Source data:
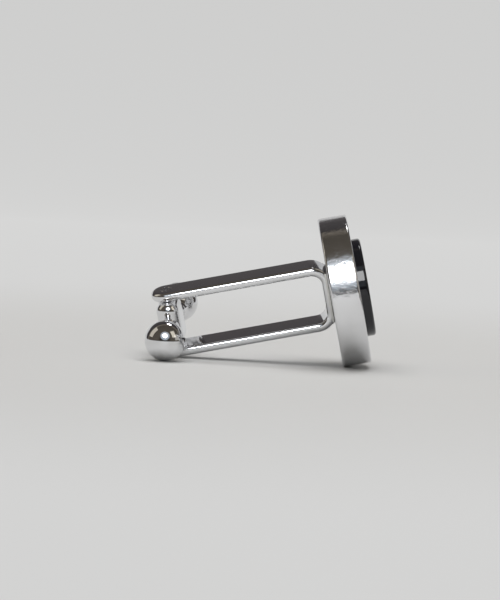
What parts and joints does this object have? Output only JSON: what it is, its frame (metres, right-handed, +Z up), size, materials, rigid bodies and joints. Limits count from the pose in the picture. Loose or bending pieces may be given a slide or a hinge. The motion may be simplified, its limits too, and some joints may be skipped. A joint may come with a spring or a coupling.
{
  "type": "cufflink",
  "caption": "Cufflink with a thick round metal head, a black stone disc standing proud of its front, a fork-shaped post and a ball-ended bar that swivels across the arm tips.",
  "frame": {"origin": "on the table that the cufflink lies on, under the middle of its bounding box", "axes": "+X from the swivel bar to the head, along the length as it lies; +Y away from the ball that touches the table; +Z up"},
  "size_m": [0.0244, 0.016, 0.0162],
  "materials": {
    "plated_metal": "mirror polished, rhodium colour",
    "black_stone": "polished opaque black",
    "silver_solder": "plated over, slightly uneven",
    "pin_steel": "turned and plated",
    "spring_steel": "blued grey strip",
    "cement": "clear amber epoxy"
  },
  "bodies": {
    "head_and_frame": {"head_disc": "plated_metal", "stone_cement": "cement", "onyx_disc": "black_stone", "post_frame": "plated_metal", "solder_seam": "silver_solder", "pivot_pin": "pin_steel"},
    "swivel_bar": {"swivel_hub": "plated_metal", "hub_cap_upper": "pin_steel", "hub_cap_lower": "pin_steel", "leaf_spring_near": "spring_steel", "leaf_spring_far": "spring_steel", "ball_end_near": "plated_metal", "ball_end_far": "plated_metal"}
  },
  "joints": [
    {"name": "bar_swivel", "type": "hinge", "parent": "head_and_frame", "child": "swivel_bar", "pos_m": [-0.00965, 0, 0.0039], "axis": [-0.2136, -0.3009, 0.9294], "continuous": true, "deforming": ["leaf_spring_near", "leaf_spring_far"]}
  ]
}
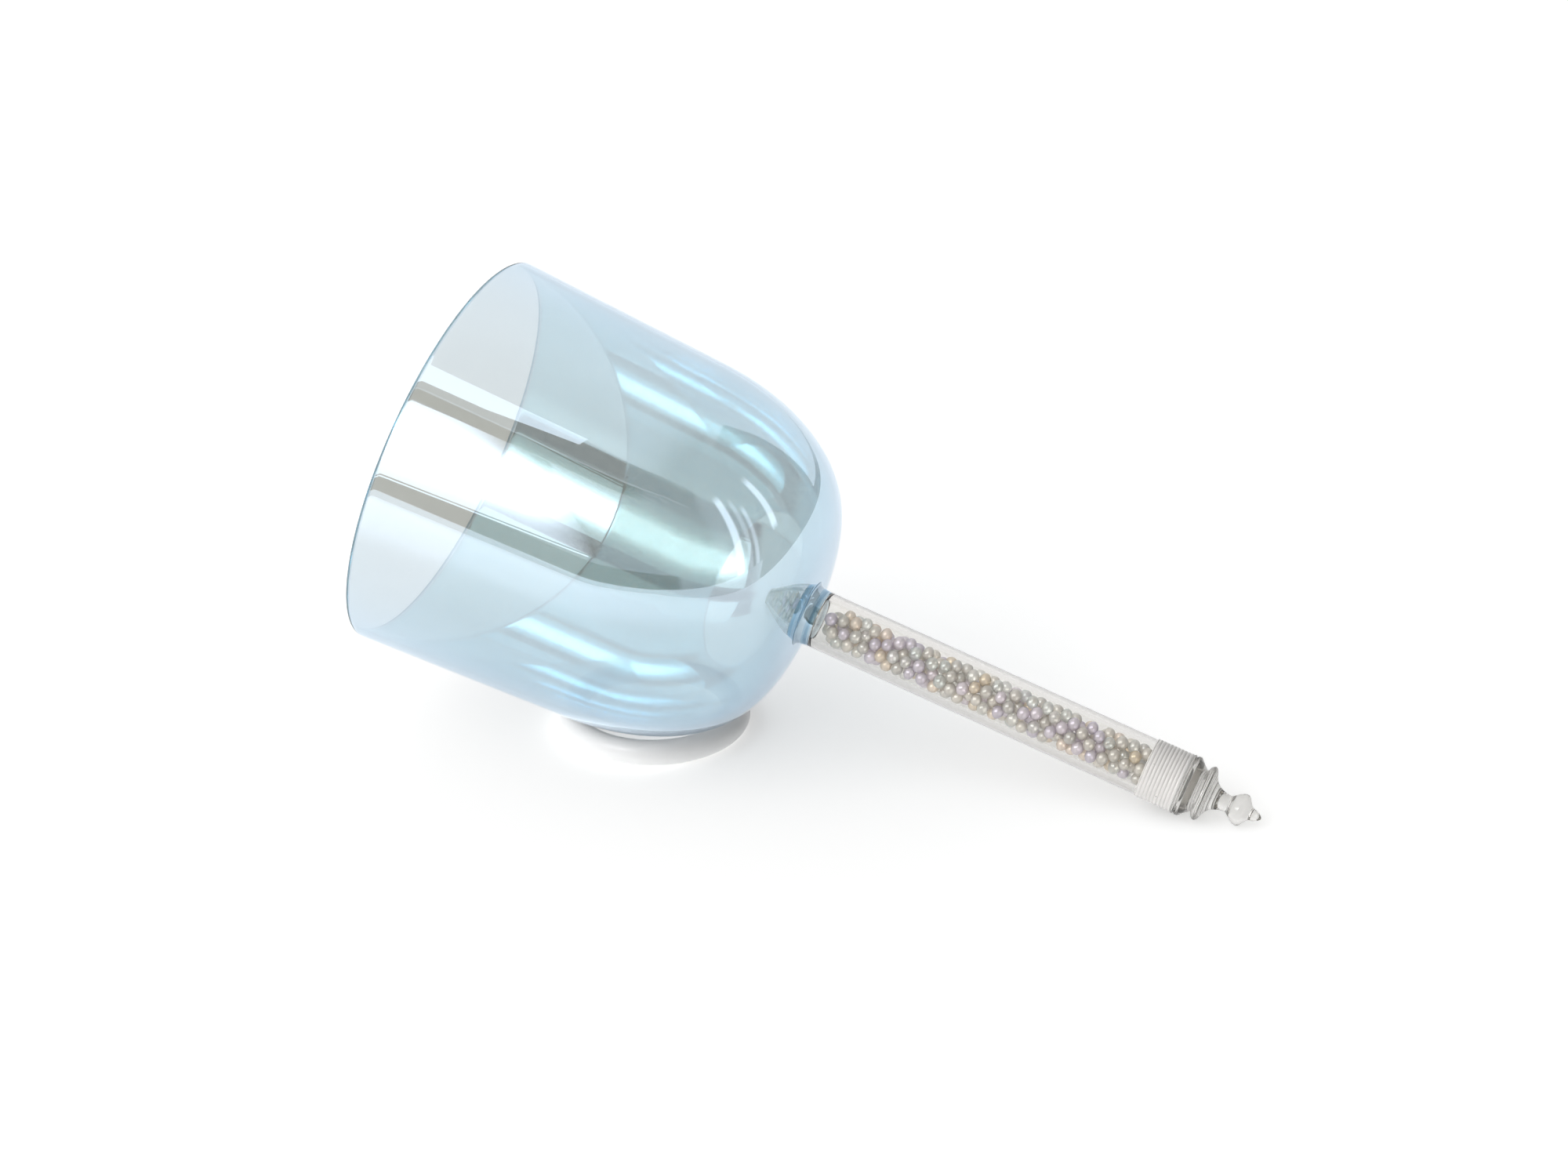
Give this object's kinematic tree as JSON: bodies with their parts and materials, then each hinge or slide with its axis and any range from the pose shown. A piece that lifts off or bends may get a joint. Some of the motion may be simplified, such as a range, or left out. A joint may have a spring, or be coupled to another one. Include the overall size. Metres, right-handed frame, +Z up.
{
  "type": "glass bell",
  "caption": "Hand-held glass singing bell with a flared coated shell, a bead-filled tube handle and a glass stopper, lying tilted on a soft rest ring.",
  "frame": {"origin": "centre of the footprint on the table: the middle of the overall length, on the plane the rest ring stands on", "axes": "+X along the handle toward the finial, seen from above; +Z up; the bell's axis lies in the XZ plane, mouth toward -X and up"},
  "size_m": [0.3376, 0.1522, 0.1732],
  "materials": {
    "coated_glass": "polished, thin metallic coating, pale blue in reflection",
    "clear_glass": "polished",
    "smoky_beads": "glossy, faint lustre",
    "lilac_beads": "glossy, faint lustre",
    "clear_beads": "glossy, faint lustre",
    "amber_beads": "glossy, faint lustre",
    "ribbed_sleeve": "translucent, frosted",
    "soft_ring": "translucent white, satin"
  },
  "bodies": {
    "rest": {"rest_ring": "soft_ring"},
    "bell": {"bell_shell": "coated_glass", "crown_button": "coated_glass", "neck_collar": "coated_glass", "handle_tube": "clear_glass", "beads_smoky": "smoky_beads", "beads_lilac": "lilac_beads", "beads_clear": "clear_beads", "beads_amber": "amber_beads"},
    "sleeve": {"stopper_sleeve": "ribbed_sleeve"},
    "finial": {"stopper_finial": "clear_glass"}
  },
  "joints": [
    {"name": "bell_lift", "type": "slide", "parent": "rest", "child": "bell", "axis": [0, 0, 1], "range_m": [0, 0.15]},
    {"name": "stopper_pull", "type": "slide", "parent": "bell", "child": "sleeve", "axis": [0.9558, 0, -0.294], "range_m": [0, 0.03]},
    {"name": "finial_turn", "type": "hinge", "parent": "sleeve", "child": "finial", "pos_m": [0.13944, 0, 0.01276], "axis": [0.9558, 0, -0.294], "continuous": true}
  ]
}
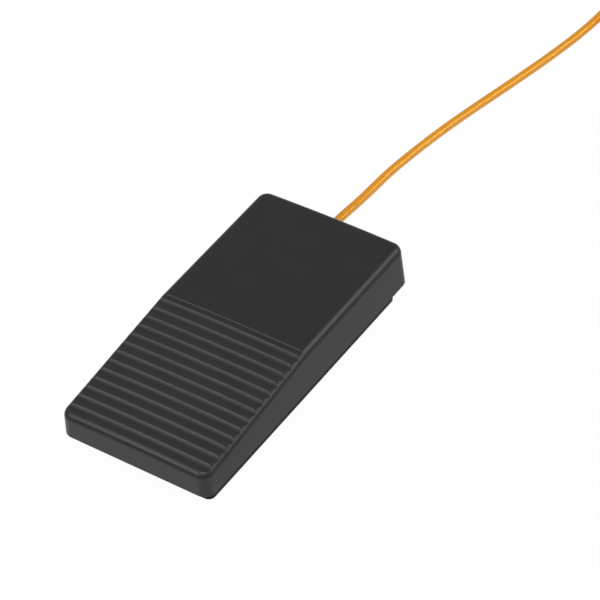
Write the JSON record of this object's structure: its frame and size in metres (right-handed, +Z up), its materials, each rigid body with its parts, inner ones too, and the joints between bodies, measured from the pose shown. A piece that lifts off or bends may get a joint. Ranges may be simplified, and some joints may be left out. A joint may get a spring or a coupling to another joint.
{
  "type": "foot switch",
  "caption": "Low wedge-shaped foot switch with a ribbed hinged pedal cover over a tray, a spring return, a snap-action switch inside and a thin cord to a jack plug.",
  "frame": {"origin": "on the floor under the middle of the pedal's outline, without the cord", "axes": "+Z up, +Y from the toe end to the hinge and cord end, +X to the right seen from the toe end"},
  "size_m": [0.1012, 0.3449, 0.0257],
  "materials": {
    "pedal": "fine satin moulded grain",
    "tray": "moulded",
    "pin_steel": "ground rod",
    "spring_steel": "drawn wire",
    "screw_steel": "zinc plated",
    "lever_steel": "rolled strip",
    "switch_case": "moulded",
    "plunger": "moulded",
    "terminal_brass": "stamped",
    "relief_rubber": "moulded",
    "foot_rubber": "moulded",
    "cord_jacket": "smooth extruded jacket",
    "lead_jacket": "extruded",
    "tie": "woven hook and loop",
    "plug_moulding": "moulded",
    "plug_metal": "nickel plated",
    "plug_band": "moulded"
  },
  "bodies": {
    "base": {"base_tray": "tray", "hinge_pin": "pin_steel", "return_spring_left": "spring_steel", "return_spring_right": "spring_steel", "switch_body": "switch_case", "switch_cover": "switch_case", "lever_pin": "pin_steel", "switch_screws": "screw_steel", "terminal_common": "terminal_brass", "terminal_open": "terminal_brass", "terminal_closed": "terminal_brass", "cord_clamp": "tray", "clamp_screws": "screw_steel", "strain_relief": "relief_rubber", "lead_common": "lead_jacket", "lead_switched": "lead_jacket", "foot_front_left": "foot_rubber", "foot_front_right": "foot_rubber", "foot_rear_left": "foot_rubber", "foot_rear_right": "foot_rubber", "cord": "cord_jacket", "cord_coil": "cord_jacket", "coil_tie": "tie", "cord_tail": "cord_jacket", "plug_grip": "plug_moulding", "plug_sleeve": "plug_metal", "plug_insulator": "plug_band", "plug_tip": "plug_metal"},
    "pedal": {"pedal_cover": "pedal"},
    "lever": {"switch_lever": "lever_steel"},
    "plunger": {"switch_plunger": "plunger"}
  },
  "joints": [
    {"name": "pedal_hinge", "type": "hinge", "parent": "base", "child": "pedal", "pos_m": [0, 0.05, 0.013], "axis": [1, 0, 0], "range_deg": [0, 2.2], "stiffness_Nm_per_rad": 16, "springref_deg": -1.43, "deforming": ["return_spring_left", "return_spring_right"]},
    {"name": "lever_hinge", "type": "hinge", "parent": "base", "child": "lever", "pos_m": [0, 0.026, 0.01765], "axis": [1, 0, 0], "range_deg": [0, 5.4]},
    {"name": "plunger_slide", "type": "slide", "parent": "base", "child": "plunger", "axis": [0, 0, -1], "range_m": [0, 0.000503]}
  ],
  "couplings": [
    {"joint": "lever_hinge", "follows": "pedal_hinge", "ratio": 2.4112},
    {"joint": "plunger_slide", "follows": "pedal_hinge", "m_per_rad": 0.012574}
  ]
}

Stated task:
Go through the material above line by line and copy it exactly.

Task solution:
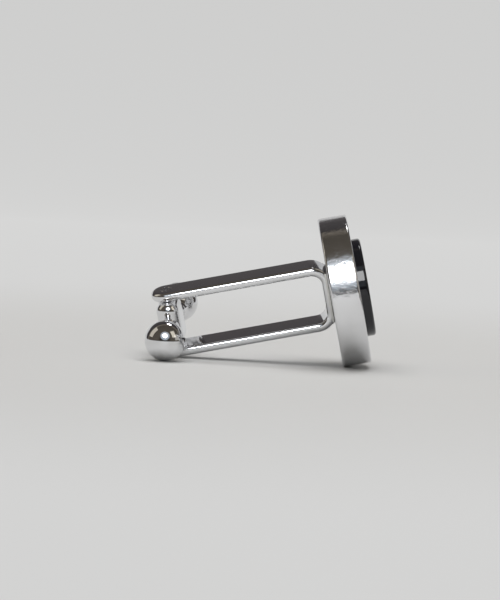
What parts and joints does this object have? Output only JSON: what it is, its frame (metres, right-handed, +Z up), size, materials, rigid bodies and joints. Limits count from the pose in the picture. Loose or bending pieces may be given a slide or a hinge. The motion may be simplified, its limits too, and some joints may be skipped. A joint may come with a spring or a coupling.
{
  "type": "cufflink",
  "caption": "Cufflink with a thick round metal head, a black stone disc standing proud of its front, a fork-shaped post and a ball-ended bar that swivels across the arm tips.",
  "frame": {"origin": "on the table that the cufflink lies on, under the middle of its bounding box", "axes": "+X from the swivel bar to the head, along the length as it lies; +Y away from the ball that touches the table; +Z up"},
  "size_m": [0.0244, 0.016, 0.0162],
  "materials": {
    "plated_metal": "mirror polished, rhodium colour",
    "black_stone": "polished opaque black",
    "silver_solder": "plated over, slightly uneven",
    "pin_steel": "turned and plated",
    "spring_steel": "blued grey strip",
    "cement": "clear amber epoxy"
  },
  "bodies": {
    "head_and_frame": {"head_disc": "plated_metal", "stone_cement": "cement", "onyx_disc": "black_stone", "post_frame": "plated_metal", "solder_seam": "silver_solder", "pivot_pin": "pin_steel"},
    "swivel_bar": {"swivel_hub": "plated_metal", "hub_cap_upper": "pin_steel", "hub_cap_lower": "pin_steel", "leaf_spring_near": "spring_steel", "leaf_spring_far": "spring_steel", "ball_end_near": "plated_metal", "ball_end_far": "plated_metal"}
  },
  "joints": [
    {"name": "bar_swivel", "type": "hinge", "parent": "head_and_frame", "child": "swivel_bar", "pos_m": [-0.00965, 0, 0.0039], "axis": [-0.2136, -0.3009, 0.9294], "continuous": true, "deforming": ["leaf_spring_near", "leaf_spring_far"]}
  ]
}
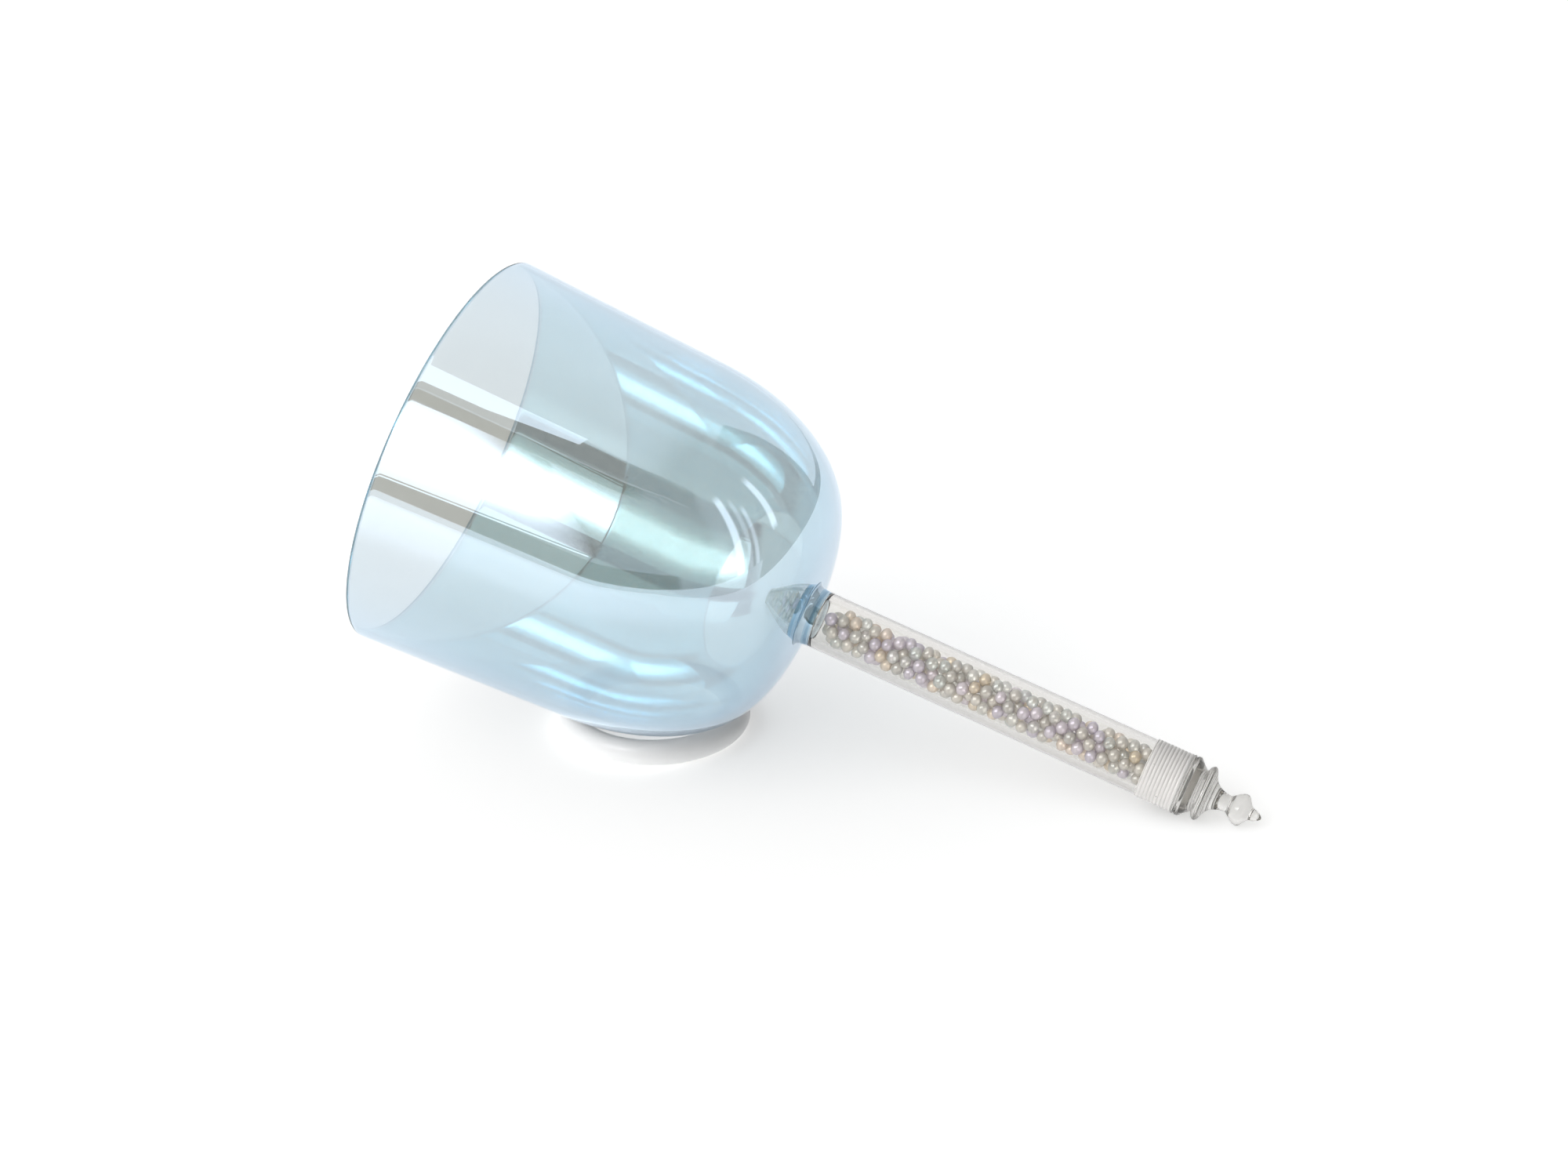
Give this object's kinematic tree as JSON: bodies with their parts and materials, then each hinge or slide with its axis and any range from the pose shown. A piece that lifts off or bends may get a joint. Some of the motion may be simplified, such as a range, or left out. A joint may have a spring, or be coupled to another one. Include the overall size. Metres, right-handed frame, +Z up.
{
  "type": "glass bell",
  "caption": "Hand-held glass singing bell with a flared coated shell, a bead-filled tube handle and a glass stopper, lying tilted on a soft rest ring.",
  "frame": {"origin": "centre of the footprint on the table: the middle of the overall length, on the plane the rest ring stands on", "axes": "+X along the handle toward the finial, seen from above; +Z up; the bell's axis lies in the XZ plane, mouth toward -X and up"},
  "size_m": [0.3376, 0.1522, 0.1732],
  "materials": {
    "coated_glass": "polished, thin metallic coating, pale blue in reflection",
    "clear_glass": "polished",
    "smoky_beads": "glossy, faint lustre",
    "lilac_beads": "glossy, faint lustre",
    "clear_beads": "glossy, faint lustre",
    "amber_beads": "glossy, faint lustre",
    "ribbed_sleeve": "translucent, frosted",
    "soft_ring": "translucent white, satin"
  },
  "bodies": {
    "rest": {"rest_ring": "soft_ring"},
    "bell": {"bell_shell": "coated_glass", "crown_button": "coated_glass", "neck_collar": "coated_glass", "handle_tube": "clear_glass", "beads_smoky": "smoky_beads", "beads_lilac": "lilac_beads", "beads_clear": "clear_beads", "beads_amber": "amber_beads"},
    "sleeve": {"stopper_sleeve": "ribbed_sleeve"},
    "finial": {"stopper_finial": "clear_glass"}
  },
  "joints": [
    {"name": "bell_lift", "type": "slide", "parent": "rest", "child": "bell", "axis": [0, 0, 1], "range_m": [0, 0.15]},
    {"name": "stopper_pull", "type": "slide", "parent": "bell", "child": "sleeve", "axis": [0.9558, 0, -0.294], "range_m": [0, 0.03]},
    {"name": "finial_turn", "type": "hinge", "parent": "sleeve", "child": "finial", "pos_m": [0.13944, 0, 0.01276], "axis": [0.9558, 0, -0.294], "continuous": true}
  ]
}
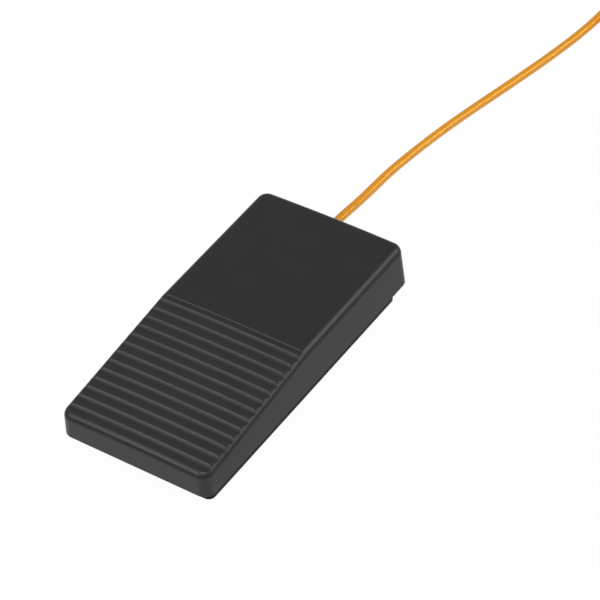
Write the JSON record of this object's structure: its frame and size in metres (right-handed, +Z up), its materials, each rigid body with its parts, inner ones too, and the joints between bodies, measured from the pose shown. A piece that lifts off or bends may get a joint. Ranges may be simplified, and some joints may be left out. A joint may get a spring or a coupling to another joint.
{
  "type": "foot switch",
  "caption": "Low wedge-shaped foot switch with a ribbed hinged pedal cover over a tray, a spring return, a snap-action switch inside and a thin cord to a jack plug.",
  "frame": {"origin": "on the floor under the middle of the pedal's outline, without the cord", "axes": "+Z up, +Y from the toe end to the hinge and cord end, +X to the right seen from the toe end"},
  "size_m": [0.1012, 0.3449, 0.0257],
  "materials": {
    "pedal": "fine satin moulded grain",
    "tray": "moulded",
    "pin_steel": "ground rod",
    "spring_steel": "drawn wire",
    "screw_steel": "zinc plated",
    "lever_steel": "rolled strip",
    "switch_case": "moulded",
    "plunger": "moulded",
    "terminal_brass": "stamped",
    "relief_rubber": "moulded",
    "foot_rubber": "moulded",
    "cord_jacket": "smooth extruded jacket",
    "lead_jacket": "extruded",
    "tie": "woven hook and loop",
    "plug_moulding": "moulded",
    "plug_metal": "nickel plated",
    "plug_band": "moulded"
  },
  "bodies": {
    "base": {"base_tray": "tray", "hinge_pin": "pin_steel", "return_spring_left": "spring_steel", "return_spring_right": "spring_steel", "switch_body": "switch_case", "switch_cover": "switch_case", "lever_pin": "pin_steel", "switch_screws": "screw_steel", "terminal_common": "terminal_brass", "terminal_open": "terminal_brass", "terminal_closed": "terminal_brass", "cord_clamp": "tray", "clamp_screws": "screw_steel", "strain_relief": "relief_rubber", "lead_common": "lead_jacket", "lead_switched": "lead_jacket", "foot_front_left": "foot_rubber", "foot_front_right": "foot_rubber", "foot_rear_left": "foot_rubber", "foot_rear_right": "foot_rubber", "cord": "cord_jacket", "cord_coil": "cord_jacket", "coil_tie": "tie", "cord_tail": "cord_jacket", "plug_grip": "plug_moulding", "plug_sleeve": "plug_metal", "plug_insulator": "plug_band", "plug_tip": "plug_metal"},
    "pedal": {"pedal_cover": "pedal"},
    "lever": {"switch_lever": "lever_steel"},
    "plunger": {"switch_plunger": "plunger"}
  },
  "joints": [
    {"name": "pedal_hinge", "type": "hinge", "parent": "base", "child": "pedal", "pos_m": [0, 0.05, 0.013], "axis": [1, 0, 0], "range_deg": [0, 2.2], "stiffness_Nm_per_rad": 16, "springref_deg": -1.43, "deforming": ["return_spring_left", "return_spring_right"]},
    {"name": "lever_hinge", "type": "hinge", "parent": "base", "child": "lever", "pos_m": [0, 0.026, 0.01765], "axis": [1, 0, 0], "range_deg": [0, 5.4]},
    {"name": "plunger_slide", "type": "slide", "parent": "base", "child": "plunger", "axis": [0, 0, -1], "range_m": [0, 0.000503]}
  ],
  "couplings": [
    {"joint": "lever_hinge", "follows": "pedal_hinge", "ratio": 2.4112},
    {"joint": "plunger_slide", "follows": "pedal_hinge", "m_per_rad": 0.012574}
  ]
}